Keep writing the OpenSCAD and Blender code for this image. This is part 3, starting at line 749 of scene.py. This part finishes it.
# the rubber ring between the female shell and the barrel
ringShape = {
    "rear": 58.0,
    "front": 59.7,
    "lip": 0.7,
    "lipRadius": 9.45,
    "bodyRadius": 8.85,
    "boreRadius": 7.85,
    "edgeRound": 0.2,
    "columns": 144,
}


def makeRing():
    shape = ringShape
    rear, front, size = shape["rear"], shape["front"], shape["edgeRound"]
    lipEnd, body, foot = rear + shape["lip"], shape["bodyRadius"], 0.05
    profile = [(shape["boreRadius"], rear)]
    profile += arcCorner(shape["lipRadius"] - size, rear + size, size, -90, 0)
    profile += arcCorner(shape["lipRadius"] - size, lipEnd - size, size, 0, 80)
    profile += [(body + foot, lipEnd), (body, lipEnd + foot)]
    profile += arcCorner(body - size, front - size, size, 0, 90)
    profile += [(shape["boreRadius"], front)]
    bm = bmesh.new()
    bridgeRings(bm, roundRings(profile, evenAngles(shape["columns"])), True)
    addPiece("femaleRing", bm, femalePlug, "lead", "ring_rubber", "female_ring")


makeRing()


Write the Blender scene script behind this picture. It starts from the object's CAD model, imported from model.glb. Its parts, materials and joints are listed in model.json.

## [Given request]
Please return the data above exactly as given.

## [Task solution]
Keep writing the OpenSCAD and Blender code for this image. This is part 3, starting at line 749 of scene.py. This part finishes it.
# the rubber ring between the female shell and the barrel
ringShape = {
    "rear": 58.0,
    "front": 59.7,
    "lip": 0.7,
    "lipRadius": 9.45,
    "bodyRadius": 8.85,
    "boreRadius": 7.85,
    "edgeRound": 0.2,
    "columns": 144,
}


def makeRing():
    shape = ringShape
    rear, front, size = shape["rear"], shape["front"], shape["edgeRound"]
    lipEnd, body, foot = rear + shape["lip"], shape["bodyRadius"], 0.05
    profile = [(shape["boreRadius"], rear)]
    profile += arcCorner(shape["lipRadius"] - size, rear + size, size, -90, 0)
    profile += arcCorner(shape["lipRadius"] - size, lipEnd - size, size, 0, 80)
    profile += [(body + foot, lipEnd), (body, lipEnd + foot)]
    profile += arcCorner(body - size, front - size, size, 0, 90)
    profile += [(shape["boreRadius"], front)]
    bm = bmesh.new()
    bridgeRings(bm, roundRings(profile, evenAngles(shape["columns"])), True)
    addPiece("femaleRing", bm, femalePlug, "lead", "ring_rubber", "female_ring")


makeRing()


Write the Blender scene script behind this picture. It starts from the object's CAD model, imported from model.glb. Its parts, materials and joints are listed in model.json.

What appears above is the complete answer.